— WHAT IS NEEDED —
Write out each line exactly as it stands, please.

- - - -

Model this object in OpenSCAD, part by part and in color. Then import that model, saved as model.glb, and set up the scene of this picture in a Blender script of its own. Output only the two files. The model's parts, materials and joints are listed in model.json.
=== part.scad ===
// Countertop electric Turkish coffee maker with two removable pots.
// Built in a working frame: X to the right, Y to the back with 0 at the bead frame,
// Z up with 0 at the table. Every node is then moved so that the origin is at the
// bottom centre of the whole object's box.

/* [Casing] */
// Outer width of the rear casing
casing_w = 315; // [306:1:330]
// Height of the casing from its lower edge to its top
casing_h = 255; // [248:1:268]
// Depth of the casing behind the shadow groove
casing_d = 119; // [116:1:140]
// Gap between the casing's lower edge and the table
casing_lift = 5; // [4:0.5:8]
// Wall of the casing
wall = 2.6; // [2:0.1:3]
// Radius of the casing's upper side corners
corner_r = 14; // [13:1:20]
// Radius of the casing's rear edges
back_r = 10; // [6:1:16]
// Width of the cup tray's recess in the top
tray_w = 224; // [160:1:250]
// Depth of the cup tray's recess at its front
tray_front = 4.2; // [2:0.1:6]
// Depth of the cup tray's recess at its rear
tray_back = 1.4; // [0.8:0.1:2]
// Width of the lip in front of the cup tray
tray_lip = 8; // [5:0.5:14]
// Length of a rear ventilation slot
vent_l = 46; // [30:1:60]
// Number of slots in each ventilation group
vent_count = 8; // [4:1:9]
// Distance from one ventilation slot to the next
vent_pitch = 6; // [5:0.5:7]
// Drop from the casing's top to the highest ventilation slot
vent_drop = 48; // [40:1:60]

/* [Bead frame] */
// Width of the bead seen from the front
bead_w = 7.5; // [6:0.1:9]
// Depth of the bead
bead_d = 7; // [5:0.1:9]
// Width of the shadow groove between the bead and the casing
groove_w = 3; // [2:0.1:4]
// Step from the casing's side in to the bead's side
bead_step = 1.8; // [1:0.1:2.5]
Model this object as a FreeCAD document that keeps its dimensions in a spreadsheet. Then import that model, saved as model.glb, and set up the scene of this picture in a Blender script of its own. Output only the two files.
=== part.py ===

- - - -

— COMPLETED EXERCISE —
Model this object in OpenSCAD, part by part and in color. Then import that model, saved as model.glb, and set up the scene of this picture in a Blender script of its own. Output only the two files. The model's parts, materials and joints are listed in model.json.
=== part.scad ===
// Countertop electric Turkish coffee maker with two removable pots.
// Built in a working frame: X to the right, Y to the back with 0 at the bead frame,
// Z up with 0 at the table. Every node is then moved so that the origin is at the
// bottom centre of the whole object's box.

/* [Casing] */
// Outer width of the rear casing
casing_w = 315; // [306:1:330]
// Height of the casing from its lower edge to its top
casing_h = 255; // [248:1:268]
// Depth of the casing behind the shadow groove
casing_d = 119; // [116:1:140]
// Gap between the casing's lower edge and the table
casing_lift = 5; // [4:0.5:8]
// Wall of the casing
wall = 2.6; // [2:0.1:3]
// Radius of the casing's upper side corners
corner_r = 14; // [13:1:20]
// Radius of the casing's rear edges
back_r = 10; // [6:1:16]
// Width of the cup tray's recess in the top
tray_w = 224; // [160:1:250]
// Depth of the cup tray's recess at its front
tray_front = 4.2; // [2:0.1:6]
// Depth of the cup tray's recess at its rear
tray_back = 1.4; // [0.8:0.1:2]
// Width of the lip in front of the cup tray
tray_lip = 8; // [5:0.5:14]
// Length of a rear ventilation slot
vent_l = 46; // [30:1:60]
// Number of slots in each ventilation group
vent_count = 8; // [4:1:9]
// Distance from one ventilation slot to the next
vent_pitch = 6; // [5:0.5:7]
// Drop from the casing's top to the highest ventilation slot
vent_drop = 48; // [40:1:60]

/* [Bead frame] */
// Width of the bead seen from the front
bead_w = 7.5; // [6:0.1:9]
// Depth of the bead
bead_d = 7; // [5:0.1:9]
// Width of the shadow groove between the bead and the casing
groove_w = 3; // [2:0.1:4]
// Step from the casing's side in to the bead's side
bead_step = 1.8; // [1:0.1:2.5]
Model this object as a FreeCAD document that keeps its dimensions in a spreadsheet. Then import that model, saved as model.glb, and set up the scene of this picture in a Blender script of its own. Output only the two files.
=== part.py ===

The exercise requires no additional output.